The present coal shortage is clearly man-made, prompted by the government's deliberate steps to scuttle the capacity of Coal India Ltd (CIL), a public sector undertaking, and to divert good coal blocks from CIL to fly-by-night operators who failed to deliver. Instead of empowering CIL to tap its inherent potential and meet the genuine demand for coal, the government issued a Presidential directive to the state-owned coal producer to sign one-sided fuel supply agreements with the private power producers, overriding its commercial autonomy. Had CIL been allowed to function freely and professionally, the coal crisis would never have arisen.
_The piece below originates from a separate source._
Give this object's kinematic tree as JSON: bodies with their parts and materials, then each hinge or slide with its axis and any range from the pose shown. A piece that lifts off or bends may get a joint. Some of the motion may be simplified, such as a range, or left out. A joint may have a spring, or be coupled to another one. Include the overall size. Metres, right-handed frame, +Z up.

The ways of the government are strange, to say the least. It first creates a problem; comes up with an ingenious solution, which in itself creates another problem. It reminds one of Charlie Chaplin's parody The Kid, in which Chaplin, who plays the tramp, and the kid go out together to "work". This involves the kid breaking windows with stones, after which Chaplin ambles by carrying a rack of glass panes ready to repair the damage for a fee.